Here are five things to know about BRRRR.

  1. B stands for buy

    Any real estate investor worth their weight will tell you that the real money in these investments is made at the onset when you buy your property.

    The key is to purchase a home that is either being foreclosed or one that is significantly listed below its actual market value. Now, in order to identify the best bargain, you’ll have to spend a considerable amount of time doing your homework on these properties. 

    Finding the right property to buy is like looking for a needle in a haystack. But once you’ve found one, you’re well on your way to fulfilling the rest of the steps in this method. 

  2. R is for repair

    These homes are usually in a sorry state and will require a bit of touch up to get them into good standing and ready for showing. This means the next step is bringing in a contractor to identify key areas that need to be fixed up.

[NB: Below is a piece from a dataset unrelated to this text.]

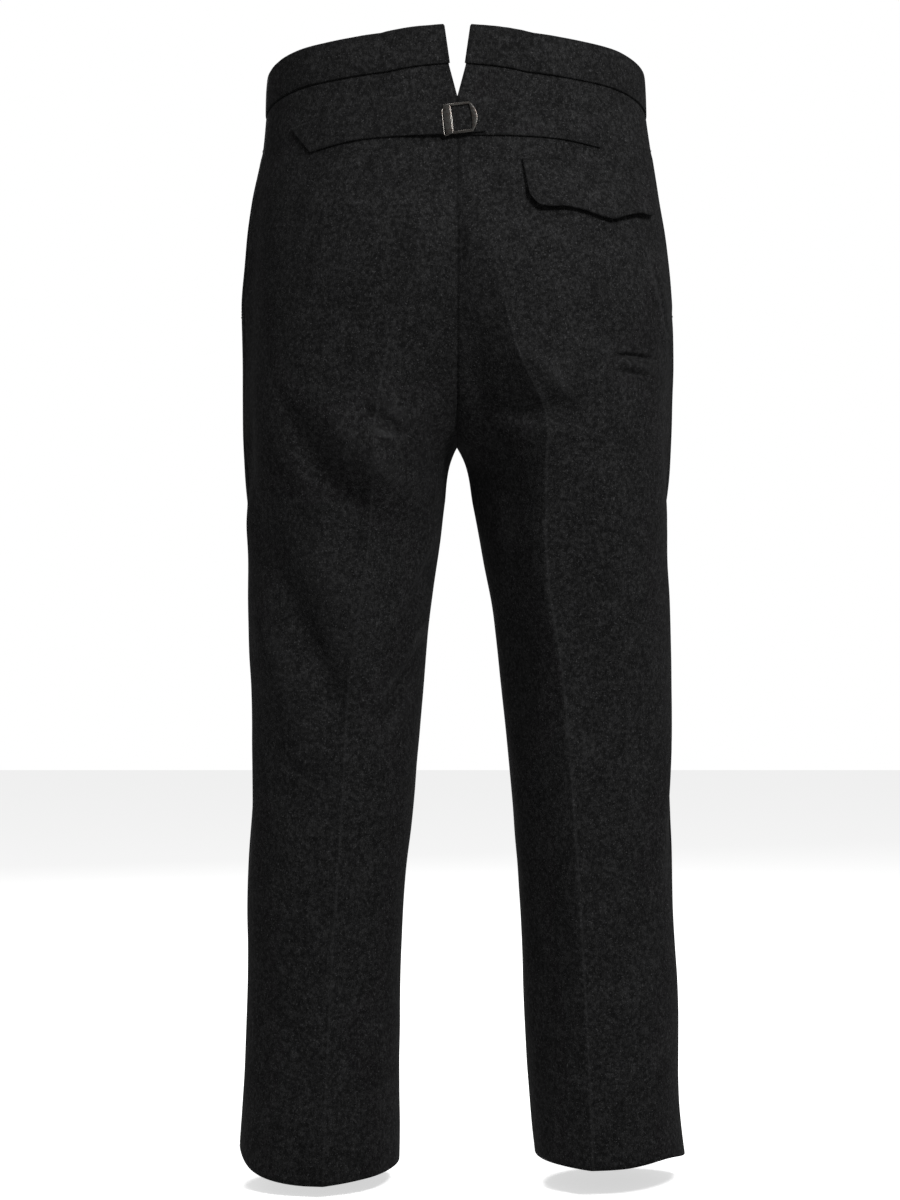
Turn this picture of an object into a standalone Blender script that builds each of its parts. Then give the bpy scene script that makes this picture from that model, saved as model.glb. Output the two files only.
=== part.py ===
"""Wool trousers with a high notched back, in the open, hollow shape that they have when worn.

+X is the wearer's left, -Y the front and +Z up, in metres. The origin is the middle of the waist, where
the wearer holds the garment up. Every surface is worked out from the sections of the body and legs:
a tube for each leg, cut off by the centre plane above the crotch.
"""

import math

import bmesh
import bpy
import numpy as np


def columns(names, rows):
    """A table as one array for each named column."""
    return dict(zip(names.split(), np.array(rows, float).T))


# Cloth and seams
CLOTH_WALL = 0.0020  # heavy milled wool
BAND_WALL = 0.0032  # two layers of it, turned in
FLAP_WALL = 0.0026
STRAP_WALL = 0.0018
SEAM = 0.0003  # gap between two sewn edges
CLEARANCE = 0.0005  # under what lies on a panel
BAND_PROUD = 0.0008  # how far the band stands out from the panel below it

# Waist
BAND_HEIGHT = 0.0365
TOP_EDGE = columns(
    "around height",  # 0 centre back, 0.5 back crease, 1 side seam, 1.5 front crease, 2 centre front
    [
        (0.00, 0.0620),
        (0.30, 0.0590),
        (0.50, 0.0550),
        (0.66, 0.0505),
        (0.80, 0.0460),
        (0.90, 0.0400),
        (1.00, 0.0325),
        (1.30, 0.0315),
        (2.00, 0.0370),
    ],
)
NOTCH = columns("level half_width", [(-0.010, 0.00015), (0.023, 0.0080), (0.062, 0.0134)])
BLEND_DEPTH = 0.14  # the curve of the waist has faded out this far below the origin

# Sections: out and in are the outer and inner side of a leg tube, from the centre plane. Above the
# crotch the inner side would lie beyond the plane, so it is negative. Each quarter has its own power,
# and powers over 2 square it off: back and front are the outer quarters, seat and fork the inner ones.
SECTIONS = columns(
    "level out_left out_right in_left in_right back front back_power front_power seat_power fork_power",
    [
        (0.065, 0.1880, 0.1870, -0.1860, -0.1850, 0.1140, -0.1120, 2.15, 2.30, 2.15, 2.30),
        (0.000, 0.1900, 0.1880, -0.1820, -0.1820, 0.1170, -0.1170, 2.15, 2.30, 2.20, 2.35),
        (-0.042, 0.1940, 0.1940, -0.1700, -0.1700, 0.1220, -0.1220, 2.20, 2.40, 2.30, 2.50),
        (-0.092, 0.2050, 0.2020, -0.1440, -0.1440, 0.1310, -0.1265, 2.25, 2.50, 2.50, 2.70),
        (-0.142, 0.2105, 0.2095, -0.1140, -0.1140, 0.1395, -0.1290, 2.30, 2.60, 2.70, 2.90),
        (-0.192, 0.2145, 0.2145, -0.0840, -0.0840, 0.1450, -0.1290, 2.30, 2.60, 2.90, 3.10),
        (-0.242, 0.2150, 0.2155, -0.0545, -0.0545, 0.1430, -0.1275, 2.32, 2.60, 3.05, 3.20),
        (-0.292, 0.2145, 0.2150, -0.0255, -0.0255, 0.1360, -0.1240, 2.35, 2.55, 3.10, 3.20),
        (-0.322, 0.2138, 0.2142, -0.0075, -0.0075, 0.1292, -0.1213, 2.35, 2.51, 3.00, 3.10),
        (-0.334, 0.2135, 0.2138, 0.0000, 0.0000, 0.1262, -0.1201, 2.34, 2.49, 2.92, 3.03),
        (-0.346, 0.2132, 0.2134, 0.0055, 0.0065, 0.1232, -0.1189, 2.33, 2.46, 2.84, 2.95),
        (-0.393, 0.2120, 0.2120, 0.0130, 0.0170, 0.1120, -0.1140, 2.30, 2.35, 2.55, 2.65),
        (-0.442, 0.2090, 0.2110, 0.0190, 0.0260, 0.1035, -0.1085, 2.25, 2.30, 2.35, 2.40),
        (-0.492, 0.2080, 0.2130, 0.0260, 0.0350, 0.0970, -0.1020, 2.20, 2.25, 2.25, 2.30),
        (-0.592, 0.2060, 0.2150, 0.0350, 0.0460, 0.0885, -0.0910, 2.20, 2.20, 2.20, 2.20),
        (-0.692, 0.2060, 0.2150, 0.0440, 0.0560, 0.0830, -0.0830, 2.20, 2.20, 2.20, 2.20),
        (-0.792, 0.2090, 0.2160, 0.0530, 0.0630, 0.0810, -0.0770, 2.20, 2.20, 2.20, 2.20),
        (-0.892, 0.2100, 0.2210, 0.0570, 0.0660, 0.0810, -0.0730, 2.20, 2.20, 2.20, 2.20),
        (-0.992, 0.2140, 0.2230, 0.0580, 0.0730, 0.0820, -0.0700, 2.20, 2.20, 2.20, 2.20),
        (-1.055, 0.2180, 0.2300, 0.0580, 0.0800, 0.0830, -0.0690, 2.20, 2.20, 2.20, 2.20),
    ],
)
SIDE_SEAM_ANGLE = 0.10  # round the section, a little behind its widest point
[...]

    Keep in mind that renovation costs can become very expensive very fast especially if you’re working with a new contractor you’re not familiar with. You’ll need to keep an eye on things and ensure that the repair and rehab is carried out in a timely fashion. Vacant properties are bad news. The longer it takes to finish the renovation, the higher the chances of break-in.

  3. R is for rent

    With the home renovations all done, it’s time to lease out the property and get your first tenants on board. The sooner you can get tenants, the sooner you’ll have cash flowing in. 

    It will also be difficult to proceed with the next step of refinancing the property if the home is vacant. It’s rare that banks will agree to take on a property – no matter how great – that’s got no current tenants living in it. 

  4. R is for refinance

    Once you’ve owned a home for a certain amount of time, you may be eligible for cash out refinancing. This allows you to obtain cash to buy your next investment property.

    It should be noted that each bank has its own set of rules for refinancing and that there is a Seasoning Period that one must fulfill before being permitted to apply for refinancing. 

    Simplified, refinancing is swapping out your equity for cash. 

  5. R is for repeat

    As soon as you’ve been refinanced by the bank for the property you bought, fixed up, and leased, you can move onto your next real estate investment.

    In a nutshell, this is all there is to the BRRRR model. What sets apart this model from simply buying foreclosed or undervalued properties, fixing them and flipping them is that you rent them out after renovation to establish some cash flow while additionally building a bit of equity into the property. 

Things to keep in mind concerning the BRRRR method

This method looks great on paper and in theory. But the real work is in actually finding low value properties.

It’s worth noting that this deal is dependent on the appraiser and how much the home has been valued at because most banks are in the habit of only giving out 75% of the property’s appraised value. 

Don’t forget to go over the numbers again and again to ensure that they make sense and you’ll make a profit that you’re happy with.